In governance terms, the choice of model to be adopted for a public sector body should not be static or formulaic, but be driven by the objectives of the organisation concerned.

As was stated in the joint minority report, we believe that, given that the objectives of the ABC include the maintenance of independence, it is appropriate for a staff-elected director to sit alongside government appointed directors. Professor Bartos went on to say:

While there are both advantages and disadvantages of representative board positions, the final decision on an appropriate governance structure depends on where legislators see the ABC as situated in the broader map of the broadcasting industry. As I noted in my interview on the subject, if one sees the ABC “as operating in the same space as other television and radio stations, having a governance structure like them is probably rational and reasonable. If you conceive of the ABC as being somehow some sort of different community-based body, you’ll see having representative directors onboard as being more reasonable.”

The ABC is unique. The ABC is an important part of our democracy. It provides a lifeline to regional Australia, informed current affairs reporting, vital contributions to Australia’s culture and the provision of Australian content. Public funding means that the ABC does not have the same commercial pressures of other broadcasters, but it also has far greater constraints than other broadcasters because it is dependent on the government of the day for its funding.

The ABC is allowed to provide diverse programming and maintain its independence and journalistic integrity through its structure. The staff-elected director brings to the board the knowledge and expertise of broadcasting that exists within the corporation’s creative program makers, management and staff and the views of the Australian communities they work in.

The government has perversely claimed that an elected position is less accountable than an appointed one. This claim, however, is counterintuitive, because at present no other ABC board member, apart from the staff member, is democratically elected. That is in complete contrast to the major commercial media organisations. The other board appointments are made by the government of the day and are often made with partisan political criteria and patronage ideas in mind.

The interesting thing, of course, when you exercise patronage in appointing people is that you often find that the people surprise everybody and act in a way that is to their credit and contrary to the intention with which they were appointed. Many of those appointed under government patronage have actually turned out to be pretty good directors and have done rather well, as is shown by the Chairman of the ABC, who has not turned out to be anybody’s puppet.

There are no public advertisements for ABC board positions, no objective panels for selection and no published criteria for board selection. These are all weaknesses with the appointment process. Consequently, even the best ABC board members labour under the slur of being fellow travellers of the government of the day and of being fifth columnists trying to subvert the ABC charter of independence. Even where that is not true, that slur would be better countered by objective panels for selection and published criteria for board selection, which would allow people of merit to be on the board. At present, there is a widespread public perception that government appointments result in patronage to well remunerated positions. This perception can damage the reputation of these bodies, and indeed of the directors so appointed, as in the public eye they are seen as being controlled by persons who lack the appropriate independence and who have a political objective.

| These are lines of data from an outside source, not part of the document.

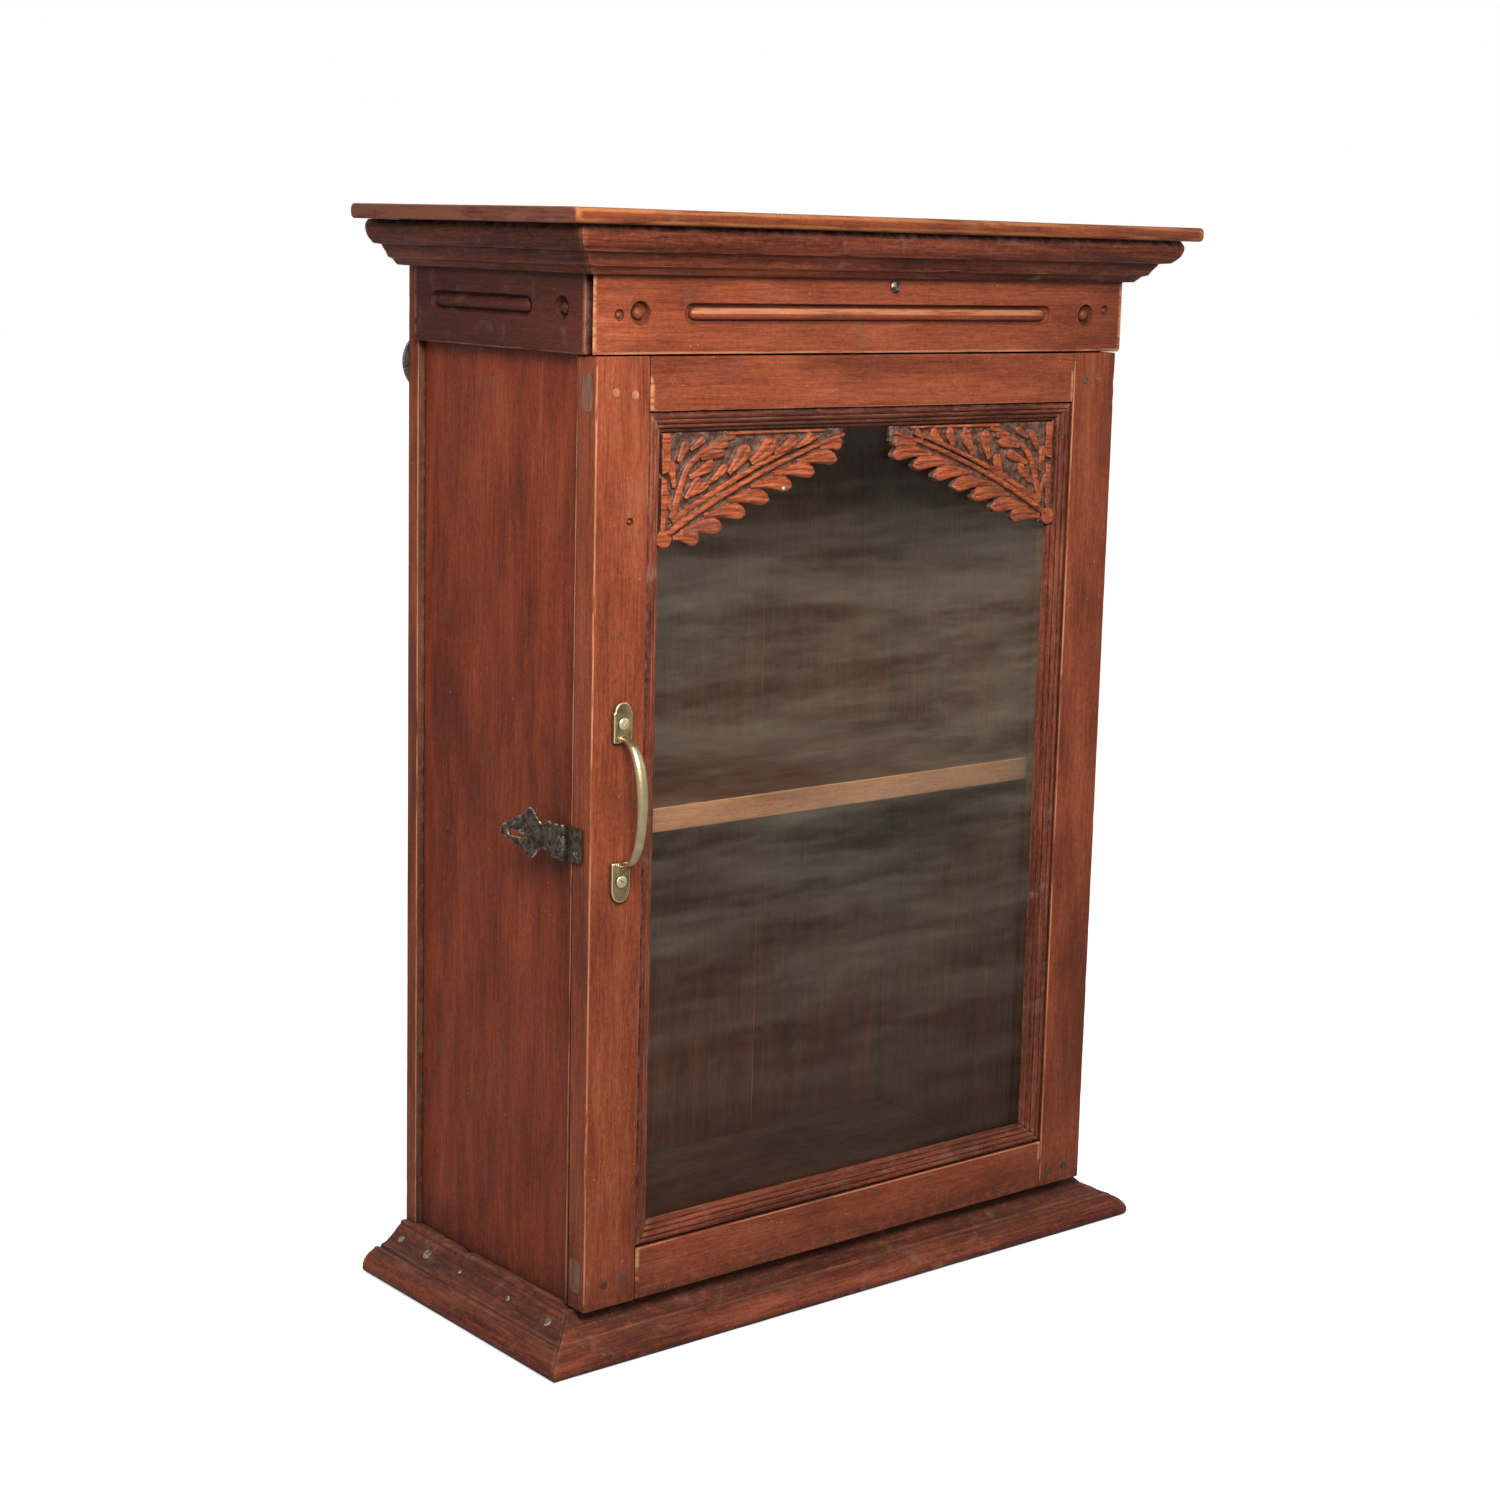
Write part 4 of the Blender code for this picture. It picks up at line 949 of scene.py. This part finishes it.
def build_frieze():
    """Front and side friezes with channels and bosses, and the nail under the cornice."""
    low, high = node_box("frieze_front")
    top = (high.z - low.z) / 2
    middle_z = (low.z + high.z) / 2
    thick = high.y - low.y
    foot = -top - FRIEZE_DROP
    front_profile = [Vector(p) for p in (
        (0.0, foot + 1), (thick * 0.5, foot), (thick - 2, foot), (thick - 0.6, foot + 0.6),
        (thick, foot + 2), (thick, foot + 4), (thick, 0), (thick, top - 3), (thick, top), (0, top),
    )]
    # the profile's u runs outward from the back face; the mitres follow it
    front = timber(
        "frieze_front_teak", front_profile, (0, high.y, middle_z), (0, -1, 0), UP,
        2 * (high.x - thick), (1, 1), 0.9, 41,
    )
    sink_channel(front, (0, low.y, CHANNEL_Z), (1, 0, 0), FRONT_CHANNEL_HALF)
    for x in (-FRONT_BOSS_X, FRONT_BOSS_X):
        sink_boss(front, (x, low.y, CHANNEL_Z), (0, -1, 0))
    for x, z in SMALL_BOSSES:
        sink_boss(front, (x, low.y, z), (0, -1, 0), SMALL_BOSS_R, SMALL_BOSS_DEPTH)
    finish(front, teak("front", "X", 1), "cabinet", "teak_front", "frieze_front")
    set_wear(front, (-225, low.y - 1, CHANNEL_Z - WEAR_BAND), (225, high.y, CHANNEL_Z + WEAR_BAND))
    # Painted highlight: a bright line along the front of the reed's crown
    set_wear(front, (-160, low.y - 1, CHANNEL_Z - 1), (160, low.y + 1.5, CHANNEL_Z + 4), 0.78)
    for label, sign in SIDES:
        node = "frieze_" + label
        low_s, high_s = node_box(node)
        side_thick = high_s.x - low_s.x
        inner = high_s.x if sign < 0 else low_s.x
        profile = [Vector((p.x * side_thick / thick, p.y)) for p in front_profile]
        start = low_s.y + side_thick
        piece = timber(
            node + "_teak", profile, (inner, (start + high_s.y) / 2, middle_z), (sign, 0, 0), UP,
            high_s.y - start, (None, 1), 0.9, 43 + sign,
        )
        face_x = sign * high.x
        sink_channel(piece, (face_x, SIDE_CHANNEL_Y, SIDE_CHANNEL_Z), (0, sign, 0), SIDE_CHANNEL_HALF)
        sink_boss(piece, (face_x, SIDE_BOSS_Y, SIDE_CHANNEL_Z), (sign, 0, 0))
        finish(piece, teak("frieze_side", "Y", 1), "cabinet", "teak_side", node)
        band = (SIDE_CHANNEL_Z - WEAR_BAND, SIDE_CHANNEL_Z + WEAR_BAND)
        set_wear(piece, (-FAR, -70, band[0]), (FAR, 100, band[1]))
    nail_low, nail_high = node_box("frieze_nail")
    centre = (nail_low + nail_high) / 2
    profile = ((0, -0.9), (3.8, -0.9), (4.0, -0.5), (3.6, 0.1), (2.6, 0.6), (1.2, 0.85), (0, 0.9))
    nail = turned("frieze_nail_head", profile, centre, (0, -1, 0))
    finish(nail, IRON, "cabinet", "iron", "frieze_nail")


# ---------------------------------------------------------------- mouldings


def build_edge_mouldings():
    """Mitred cornice and base moulding on the front and both sides."""
    for seed, (label, runs, wear) in enumerate((("cornice_", CORNICE, 1.2), ("base_", BASE, 1.9))):
        profile = outline(runs)
        reach = max(p.x for p in profile)
        if label == "cornice_":
            crest = max(p.y for p in profile) - 0.1
            profile = [Vector((p.x, p.y + CORNICE_FIT if p.y > crest else p.y)) for p in profile]
        low, high = node_box(label + "front_moulding")
        material = teak("moulding", "X", seed)
        front = timber(
            label + "front_moulding_teak", profile, (0, high.y, low.z), (0, -1, 0), UP,
            high.x - low.x - 2 * reach, (1, 1), wear, 51 + seed,
        )
        finish(front, material, "cabinet", "teak_moulding", label + "front_moulding")
        for side, sign in SIDES:
            node = label + side + "_moulding"
            low, high = node_box(node)
            inner = high.x if sign < 0 else low.x
            start = low.y + reach
            mitres = (None, 1) if sign > 0 else (1, None)
            piece = timber(
                node + "_teak", profile, (inner, (start + high.y) / 2, low.z), (sign, 0, 0), UP,
                high.y - start, mitres, wear, 55 + seed + sign,
            )
            if label == "base_":
                notch_for_plank(piece, sign)
            finish(piece, teak("moulding", "Y", seed), "cabinet", "teak_moulding", node)


def notch_for_plank(piece, sign):
    """Cut a base moulding's back end clear of the back plank's edge."""
    low, high = node_box("back_plank_left" if sign < 0 else "back_plank_right")
    edge_x = (low.x if sign < 0 else high.x) + sign * 0.3
    corners = ((0, low.y - 0.3), (edge_x, low.y - 0.3), (edge_x, high.y + 9), (0, high.y + 9))
    outline_points = [Vector(p) for p in (corners if sign > 0 else reversed(corners))]
    boolean(piece, slab("notch", outline_points, -9.0, 60.0, lambda p, h: Vector((p.x, p.y, h))))


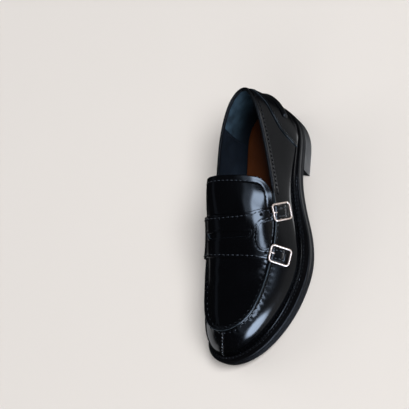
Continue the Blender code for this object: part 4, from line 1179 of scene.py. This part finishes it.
def cap_ring(solid, ring):
    """Closes a ring that starts at the heel and has its middle at the toe."""
    half = len(ring) // 2
    solid.strip(ring[:half + 1], np.concatenate([ring[:1], ring[half:][::-1]]))


def turned(t, profile, caps):
    """A solid whose profile of (inset, height) runs round the sole."""
    solid = Solid()
    rings = [ring_of(t, inset, height) for inset, height in profile]
    index = solid.add(np.stack(rings, axis=1))
    solid.grid(index, close=True)
    if caps:
        cap_ring(solid, index[:, 0])
        cap_ring(solid, index[:, -1])
    return solid


def build_outsole():
    """The outsole, with its raised bed inside the welt."""
    side = WELT_STEP * 0.5
    solid = turned(sole_columns(), [
        (side + 1.2, 0.0), (side + 0.45, 0.25), (side + 0.1, 0.75), (side, 1.4),
        (side, 3.5), (side, 5.4), (side + 0.12, 5.85), (side + 0.5, OUTSOLE_THICK),
        (BED_INSET, OUTSOLE_THICK), (BED_INSET, SOLE_THICK - 0.1)], caps=True)
    piece("outsole_rubber", solid, [RUBBER], ["outsole"])


def cord_inset(t):
    """How far the welt's cord lies inside the edge of the sole."""
    return np.maximum(welt_width(t) - CORD_INSET, 1.9)


def build_welt():
    """Welt with its rounded corner, the channel of the stitches and the feather groove."""
    t = sole_columns()
    low = OUTSOLE_THICK + CURVED_GAP
    top = SOLE_THICK
    welt = welt_width(t)
    stitch = cord_inset(t)
    profile = [(BED_INSET - CURVED_GAP, low), (0.7, low), (0.2, low + 0.15), (0.0, low + 0.7),
               (0.0, low + 2.4), (0.0, top - 1.1), (0.22, top - 0.5), (0.7, top - 0.12),
               (1.4, top), (stitch - 1.7, top), (stitch - 1.3, top - 0.5),
               (stitch, top - 0.80), (stitch + 1.3, top - 0.5), (stitch + 1.7, top),
               (welt - 0.5, top - 0.1), (welt - 0.1, top - 0.4), (welt + 0.3, top - 0.6),
               (welt + 1.0, top), (BED_INSET - CURVED_GAP, top)]
    solid = turned(t, profile + profile[:1], caps=False)
    piece("welt_strip", solid, [WELTING], ["welt"])
    return solid.tree()


def heel_outline(inset, breast_shift):
    """Outline (u, v) of the heel: the sole's edge behind the breast, and the concave breast."""
    t = np.linspace(-0.5, 0.5, 3201)
    edge = sole_edge(t, np.full(t.shape, inset))[0]
    edge = edge[edge[:, 0] <= HEEL_BREAST_U + breast_shift]
    back = edge[np.linspace(0, len(edge) - 1, 181).astype(int)]
    share = np.linspace(0.0, 1.0, 41)[1:-1, None]
    across = edge[-1:] + (edge[:1] - edge[-1:]) * share
    across[:, 0] -= 4.5 * np.sin(np.pi * share[:, 0])
    return np.vstack([back, across])


def build_heel_piece(name, node, levels):
    """A piece of the heel from its levels: height, inset and shift of the breast."""
    solid = Solid()
    rings = []
    for z, inset, shift in levels:
        outline = heel_outline(inset, shift)
        rings.append(np.column_stack([outline, np.full(len(outline), z)]))
    index = solid.add(np.stack(rings, axis=1))
    solid.grid(index, close=True)
    for ring in (index[:, 0], index[:, -1]):
        middle = solid.points()[ring].mean(axis=0)
        centre = solid.add(np.repeat(middle[None], len(ring), axis=0))
        solid.grid(np.column_stack([ring, centre]), close=True)
    piece(name, solid, [STACK], [node], sharp=30.0)


def build_heel():
    """The top piece, and the stack of lifts with a groove between each two."""
    build_heel_piece("heel_rubber", "heel_top_piece", [
        (0.0, 2.1, -0.5), (0.25, 1.7, -0.1), (0.7, 1.58, 0.0), (2.8, 1.4, -0.15),
        (TOP_PIECE_THICK - 0.25, 1.22, -0.28), (TOP_PIECE_THICK, 1.5, -0.6)])
    levels = []
    for lift in range(HEEL_LIFTS):
        for share, cut in ((0.0, 0.10), (0.04, 0.0), (0.5, 0.0), (0.96, 0.0), (1.0, 0.10)):
            way = (lift + share) / HEEL_LIFTS
            z = TOP_PIECE_THICK + (HEEL_PLANE - TOP_PIECE_THICK) * way
            levels.append((z, 1.1 - 0.6 * way + cut, -0.3 - 1.3 * way - cut))
    build_heel_piece("heel_stack_lifts", "heel_block", levels)


def build_sock():
    """Insole with its leather sock, slightly dished."""
    t = sole_columns()[::2]
    inset = welt_width(t) + WALL + CURVED_GAP + 0.5
    base = SOLE_THICK + CURVED_GAP
    top = base + INSOLE_THICK
    profile = [(inset, base), (inset, top - 0.8), (inset + 0.25, top - 0.3), (inset + 0.9, top)]
    profile += [(inset + 0.9 + step, top - 0.05 * step) for step in (2.5, 5.0, 8.0)]
    solid = turned(t, profile, caps=True)
    piece("leather_sock", solid, [SOCK], ["insole"])


# ---------------------------------------------------------------- buckles
def wire(solid, points, radius, closed, up, sides=12):
    """A round wire along points; up is any direction that crosses all of them."""
    if closed:
        ahead = np.roll(points, -1, axis=0)
        behind = np.roll(points, 1, axis=0)
    else:
        ahead = np.vstack([points[1:], points[-1:]])
        behind = np.vstack([points[:1], points[:-1]])
    tangent = unit(ahead - behind)
    side = unit(np.cross(tangent, up))
    other = np.cross(side, tangent)
    angle = full_turn(sides)[None, :, None]
    size = np.broadcast_to(radius, (len(points),))[:, None, None]
    rings = points[:, None] + size * (np.cos(angle) * side[:, None]
                                      + np.sin(angle) * other[:, None])
    index = solid.add(rings)
    solid.grid(index, close=closed)
    if not closed:
        for row in (0, -1):
            tip = solid.add(np.repeat(points[row][None], sides + 1, axis=0))
            solid.grid(np.vstack([index[row], tip]))


def strap_frame(buckle):
    """Centre of a buckle on the shoe, with its axes along and across the strap."""
    g = np.array([buckle.g - 0.08, buckle.g, buckle.g + 0.08])
    front, low_top, _, _, high_bottom, back = smooth_table(SADDLE, g).T
    middle = 0.5 * (high_bottom + back if buckle.name == "upper" else front + low_top)
    path = lifted_girth(middle, g, np.zeros(3))
    out = unit(lifted_girth(middle, g, np.ones(3))[1] - path[1])
    along = path[2] - path[0]
    along = unit(along - out * np.dot(along, out))
    return path[1], along, np.cross(out, along), out


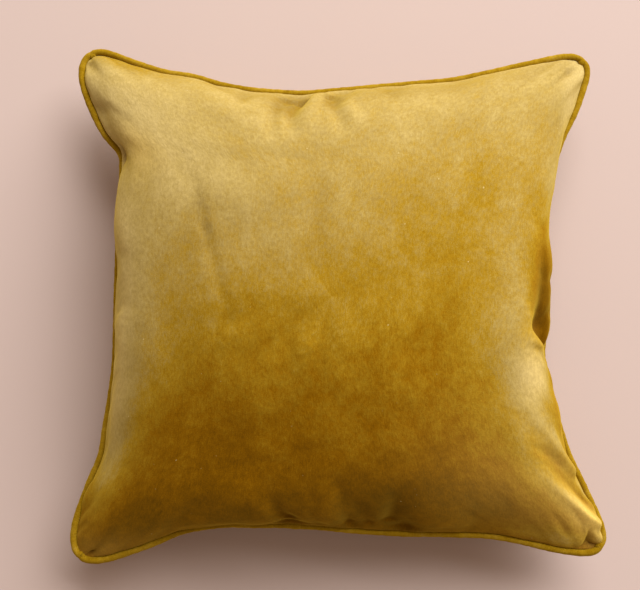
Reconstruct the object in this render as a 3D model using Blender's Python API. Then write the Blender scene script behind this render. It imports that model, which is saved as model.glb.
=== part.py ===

As I have noted many times in this chamber before and in the Democrats’s additional comments to the Senate committee report on this bill, this issue was extensively investigated by the Nolan committee appointed by the United Kingdom parliament, which in 1995 set out the following principles to guide and inform the making of such appointments: a minister should not be involved in an appointment where he or she has a financial or personal interest; ministers must act within the law, including the safeguards against discrimination on grounds of gender or race; all public appointments should be governed by the overriding principle of appointment on merit; except in limited circumstances, political affiliation should not be a criterion for appointment; selection on merit should take account of the need to appoint boards that include a balance of skills and backgrounds; the basis on which members are appointed and how they are expected to fulfil their roles should be explicit; and the range of skills and backgrounds that are sought should be clearly specified.

The United Kingdom government fully accepted the committee’s recommendations at the time and have maintained those principles and appointments. The Office of the Commissioner for Public Appointments in the UK was subsequently created, with a similar level of independence from the government as the Auditor-General, to provide an effective avenue of external scrutiny. The Democrats have used the Nolan committee’s recommendations in our persistent and long-term campaign for appointment-on-merit amendments in various items of legislation, because they are tried and tested. Meritorious appointments are the essence of accountability.

While some may appreciate the irony that, in a bill that proposes to remove the only democratically elected position to a board, the Democrats propose to move an appointment-on-merit amendment, even though we know that this government will reject for the 31st time at least—I suspect it is more—the idea of appointments on merit and the ideas on which the Nolan principles are pronounced. That is to their eternal discredit. They cannot even match up to the UK on this fundamental issue.

I am not sure what pushing this boat all the time makes me: stubborn and idealistic or someone who truly values government accountability and transparency. But I do hope that, one day, a future government may in fact bring these rules in.

In conclusion, as stated in the joint minority report, this bill comes after a decade where the ABC has been chronically underfunded and follows the appointment of a series of conservative members of the board to the ABC. The staff-elected position on the board is the sole remaining voice not directly appointed by the government and is the one position on the board that is beyond the government’s capacity to influence or control. It is no wonder that these control freaks are trying to remove it. The Democrats believe the ABC belongs to all Australians and the ABC board must contain people with a wide variety of experience and skills in broadcasting, journalism and communications to ensure that ‘Aunty’ can provide the range and depth of programming and the independence of views that its charter mandates.